Work to do:
Output, please, exactly those lines of the listing that come before the line with "window_side_slope = 0.0015", along with that line itself.

-- start Supplied records --

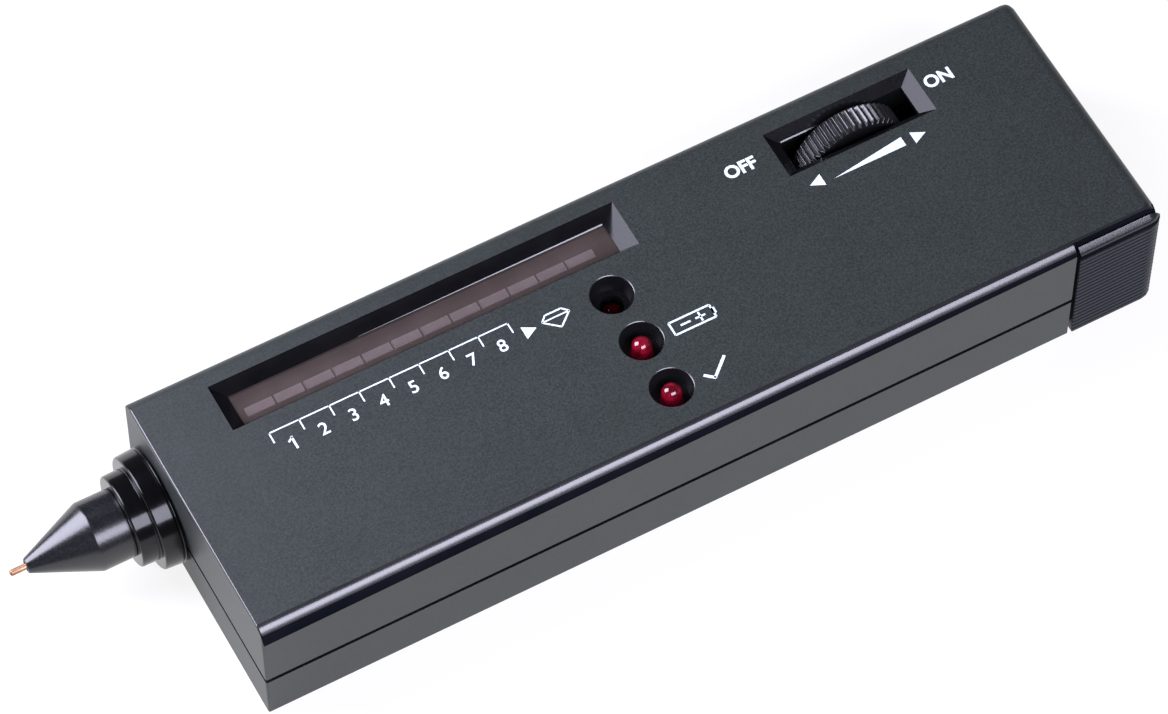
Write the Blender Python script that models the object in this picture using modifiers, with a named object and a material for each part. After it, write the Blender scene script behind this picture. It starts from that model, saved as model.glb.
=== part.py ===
"""Hand-held thermal diamond tester, built as the separate pieces of the real one.

Metres, +Z up out of the display face. -X points to the probe tip, +X to the battery
door. The origin is the centre of the case's flat underside. Places are given from the
front end and from the near side, and along() and across() turn them into the frame.
"""
import math

import bmesh
import bpy
from mathutils import Matrix, Vector

# Fits shared by all pieces
clearance = 0.0003
overrun = 0.0020
merge_distance = 0.00001
round_steps = 36
small_steps = 18
tiny_steps = 12
web_steps = 24

# Case, whose length, width and height follow from what it holds
seam_gap = 0.0006
side_wall = 0.0018
roof = 0.0023
floor = 0.0016
top_radius = 0.0024
rear_far_radius = 0.0014
rear_near_radius = 0.0024
front_edge_radius = 0.0003
bottom_radius = 0.0006
lip_thickness = 0.0010
lip_rise = 0.0012
edge_segments = 4

# Display opening, its tinted window and the bars behind it
window_from_front = 0.01138
window_length = 0.0651
display_from_battery = 0.0057
window_width = 0.0081
window_end_slope = 0.0023
window_side_slope = 0.0015
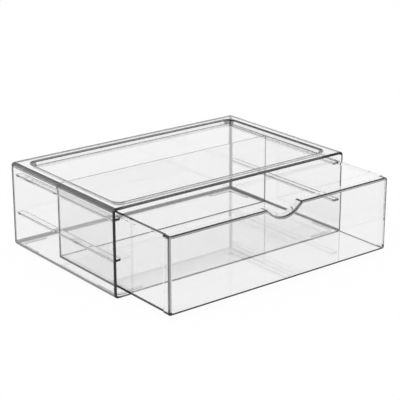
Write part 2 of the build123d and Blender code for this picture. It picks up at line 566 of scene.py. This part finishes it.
def moulded_in_one(piece_name, node_names, settings):
    """One closed moulding out of several CAD nodes that touch, as a new object."""
    scratch = [welded_copy(name, settings) for name in node_names]
    base = scratch[0]
    for part in scratch[1:]:
        join = base.modifiers.new(part.name, "BOOLEAN")
        join.operation = "UNION"
        join.solver = "EXACT"
        join.object = part
    bpy.context.view_layer.update()
    joined = base.evaluated_get(bpy.context.evaluated_depsgraph_get())
    shape = bmesh.new()
    shape.from_mesh(joined.to_mesh())
    joined.to_mesh_clear()
    for part in scratch:
        mesh = part.data
        bpy.data.objects.remove(part)
        bpy.data.meshes.remove(mesh)

    bmesh.ops.remove_doubles(shape, verts=shape.verts, dist=settings.weld_distance)
    if any(len(edge.link_faces) < 2 for edge in shape.edges):
        raise RuntimeError(piece_name + " came out with an open edge")
    mark_roundings(shape, settings)
    for face in shape.faces:
        face.smooth = True
    for edge in shape.edges:
        if len(edge.link_faces) == 2:
            edge.smooth = edge.calc_face_angle() < settings.crease_angle
    mesh = bpy.data.meshes.new(piece_name)
    shape.to_mesh(mesh)
    shape.free()
    piece = bpy.data.objects.new(piece_name, mesh)
    bpy.context.scene.collection.objects.link(piece)
    flat_first = piece.modifiers.new("flat faces stay flat", "WEIGHTED_NORMAL")
    flat_first.mode = "FACE_AREA"
    flat_first.weight = settings.flat_weight
    flat_first.keep_sharp = True
    return piece


# --------------------------------------------------------------- operators
class DRAWERBOX_OT_casing(bpy.types.Operator):
    """Mould the casing, its rim, runners and feet in one clear piece"""

    bl_idname = "drawerbox.casing"
    bl_label = "Casing"

    def execute(self, context):
        scene = context.scene
        casing = moulded_in_one("casing", CASING_NODES, scene.drawerbox_edges)
        casing.data.materials.append(clear_plastic("clear casing plastic", scene.drawerbox_plastic))
        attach(casing, "casing")
        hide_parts(*CASING_NODES)
        return {"FINISHED"}


class DRAWERBOX_OT_drawer(bpy.types.Operator):
    """Mould the drawer's tray, lips and notched front in one clear piece"""

    bl_idname = "drawerbox.drawer"
    bl_label = "Drawer"

    def execute(self, context):
        scene = context.scene
        drawer = moulded_in_one("drawer", DRAWER_NODES, scene.drawerbox_edges)
        drawer.data.materials.append(clear_plastic("clear drawer plastic", scene.drawerbox_plastic))
        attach(drawer, "drawer")
        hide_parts(*DRAWER_NODES)
        return {"FINISHED"}


class DRAWERBOX_OT_stage(bpy.types.Operator):
    """Set up the camera, the pale floor and the soft light"""

    bl_idname = "drawerbox.stage"
    bl_label = "Stage"

    def execute(self, context):
        scene = context.scene
        settings = scene.drawerbox_stage
        scene.view_settings.view_transform = "Standard"

        low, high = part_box("casing_body")
        lower_front = Vector(((low.x + high.x) / 2, low.y, low.z))
        camera_data = bpy.data.cameras.new("camera")
        camera_data.sensor_width = SENSOR_WIDTH
        camera_data.lens = settings.camera_lens
        camera = bpy.data.objects.new("camera", camera_data)
        scene.collection.objects.link(camera)
        camera.location = lower_front + Vector(settings.camera_place)
        camera.rotation_euler = (
            math.radians(90.0) - settings.camera_pitch,
            0.0,
            settings.camera_heading,
        )
        scene.camera = camera

        # floor, just under the feet
        under_feet = cad_box[0][2] - settings.floor_gap
        table = bmesh.new()
        bmesh.ops.create_grid(table, x_segments=1, y_segments=1, size=settings.floor_reach)
        bmesh.ops.translate(table, verts=table.verts, vec=(0.0, 0.0, under_feet))
        floor_mesh = bpy.data.meshes.new("floor")
        table.to_mesh(floor_mesh)
        table.free()
        floor = bpy.data.objects.new("floor", floor_mesh)
        scene.collection.objects.link(floor)
        paint, output = new_material("pale floor")
        lit = paint.node_tree.nodes.new("ShaderNodeBsdfDiffuse")
        lit.inputs["Color"].default_value = (*settings.floor_colour, 1.0)
        show_background(
            paint, output, lit.outputs["BSDF"], settings.backdrop_colour, settings.shadow_share
        )
        floor_mesh.materials.append(paint)

        # the room is white, but dim overhead for light that comes through the plastic, so
        # that the edges, which bend light upwards, turn dark
        world = bpy.data.worlds.new("room")
        scene.world = world
        world.use_nodes = True
        nodes = world.node_tree.nodes
        link = world.node_tree.links.new
        nodes.clear()
        output = nodes.new("ShaderNodeOutputWorld")
        room = nodes.new("ShaderNodeBackground")
        room.inputs["Color"].default_value = (*settings.backdrop_colour, 1.0)
        direction = nodes.new("ShaderNodeTexCoord")
        split = nodes.new("ShaderNodeSeparateXYZ")
        darken = nodes.new("ShaderNodeValToRGB")
        bright, dim = darken.color_ramp.elements
        bright.position = settings.bright_height
        bright.color = grey(1.0)
        dim.position = settings.bright_height + settings.bright_fade
        dim.color = grey(settings.dim_level)
        seen = nodes.new("ShaderNodeLightPath")
        strength = nodes.new("ShaderNodeMix")
        strength.data_type = "FLOAT"
        strength.inputs["A"].default_value = 1.0
        link(direction.outputs["Generated"], split.inputs["Vector"])
        link(split.outputs["Z"], darken.inputs["Fac"])
        link(seen.outputs["Is Transmission Ray"], strength.inputs["Factor"])
        link(darken.outputs["Color"], strength.inputs["B"])
        link(strength.outputs["Result"], room.inputs["Strength"])
        link(room.outputs["Background"], output.inputs["Surface"])

        lamp_data = bpy.data.lights.new("soft lamp", "AREA")
        lamp_data.shape = "RECTANGLE"
        lamp_data.size, lamp_data.size_y = settings.lamp_size
        lamp_data.energy = settings.lamp_power
        lamp = bpy.data.objects.new("soft lamp", lamp_data)
        scene.collection.objects.link(lamp)
        lamp.location = settings.lamp_place
        aim = Vector(settings.lamp_aim) - lamp.location
        lamp.rotation_euler = aim.to_track_quat("-Z", "Y").to_euler()
        return {"FINISHED"}


# ------------------------------------------------------------------- panel
class DRAWERBOX_PT_panel(bpy.types.Panel):
    """The box's pieces and stage, with their sizes and colours"""

    bl_idname = "DRAWERBOX_PT_panel"
    bl_label = "Drawer box"
    bl_space_type = "VIEW_3D"
    bl_region_type = "UI"
    bl_category = "Drawer box"

    def draw(self, context):
        scene = context.scene
        for title, settings, operators in (
            ("Edges", scene.drawerbox_edges, ()),
            ("Clear plastic", scene.drawerbox_plastic, (DRAWERBOX_OT_casing, DRAWERBOX_OT_drawer)),
            ("Stage", scene.drawerbox_stage, (DRAWERBOX_OT_stage,)),
        ):
            box = self.layout.box()
            box.label(text=title)
            for name in settings.bl_rna.properties.keys():
                if name not in {"rna_type", "name"}:
                    box.prop(settings, name)
            for operator in operators:
                box.operator(operator.bl_idname)


CLASSES = (
    ClearPlasticSettings,
    EdgeSettings,
    StageSettings,
    DRAWERBOX_OT_casing,
    DRAWERBOX_OT_drawer,
    DRAWERBOX_OT_stage,
    DRAWERBOX_PT_panel,
)


def register():
    for cls in CLASSES:
        bpy.utils.register_class(cls)
    bpy.types.Scene.drawerbox_plastic = bpy.props.PointerProperty(type=ClearPlasticSettings)
    bpy.types.Scene.drawerbox_edges = bpy.props.PointerProperty(type=EdgeSettings)
    bpy.types.Scene.drawerbox_stage = bpy.props.PointerProperty(type=StageSettings)


def unregister():
    del bpy.types.Scene.drawerbox_stage
    del bpy.types.Scene.drawerbox_edges
    del bpy.types.Scene.drawerbox_plastic
    for cls in reversed(CLASSES):
        bpy.utils.unregister_class(cls)


def main():
    register()
    bpy.ops.drawerbox.casing()
    bpy.ops.drawerbox.drawer()
    bpy.ops.drawerbox.stage()


if __name__ == "__main__":
    main()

-- end Supplied records --

Final result:
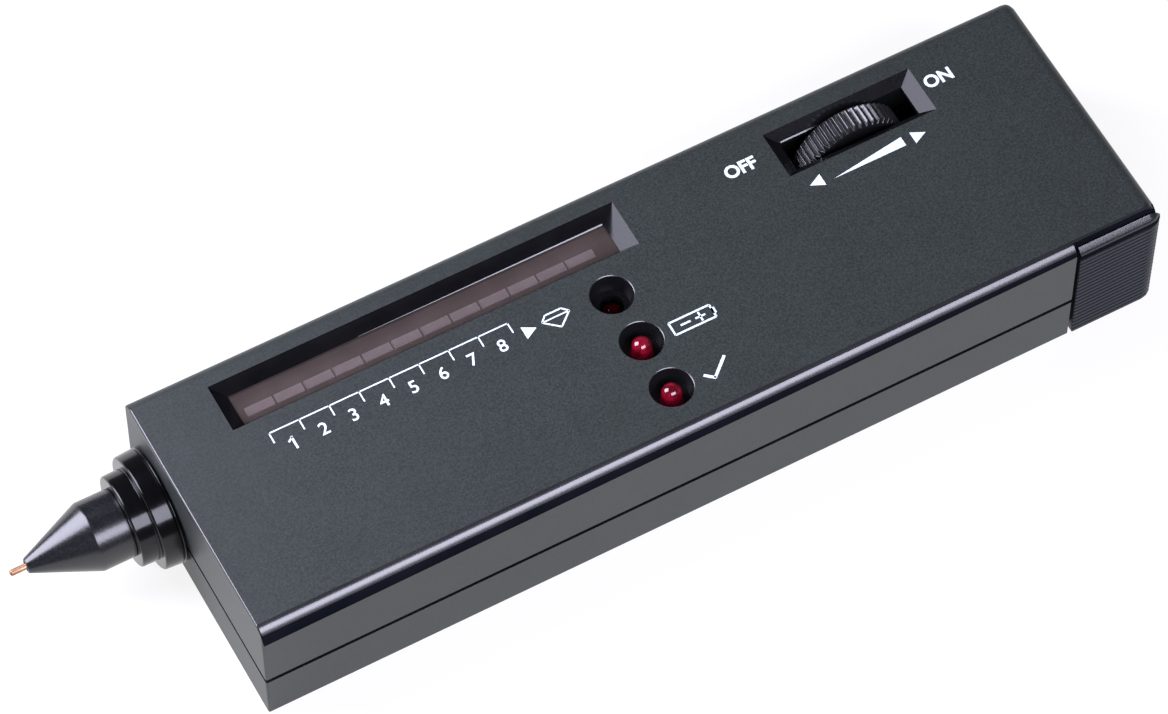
Write the Blender Python script that models the object in this picture using modifiers, with a named object and a material for each part. After it, write the Blender scene script behind this picture. It starts from that model, saved as model.glb.
=== part.py ===
"""Hand-held thermal diamond tester, built as the separate pieces of the real one.

Metres, +Z up out of the display face. -X points to the probe tip, +X to the battery
door. The origin is the centre of the case's flat underside. Places are given from the
front end and from the near side, and along() and across() turn them into the frame.
"""
import math

import bmesh
import bpy
from mathutils import Matrix, Vector

# Fits shared by all pieces
clearance = 0.0003
overrun = 0.0020
merge_distance = 0.00001
round_steps = 36
small_steps = 18
tiny_steps = 12
web_steps = 24

# Case, whose length, width and height follow from what it holds
seam_gap = 0.0006
side_wall = 0.0018
roof = 0.0023
floor = 0.0016
top_radius = 0.0024
rear_far_radius = 0.0014
rear_near_radius = 0.0024
front_edge_radius = 0.0003
bottom_radius = 0.0006
lip_thickness = 0.0010
lip_rise = 0.0012
edge_segments = 4

# Display opening, its tinted window and the bars behind it
window_from_front = 0.01138
window_length = 0.0651
display_from_battery = 0.0057
window_width = 0.0081
window_end_slope = 0.0023
window_side_slope = 0.0015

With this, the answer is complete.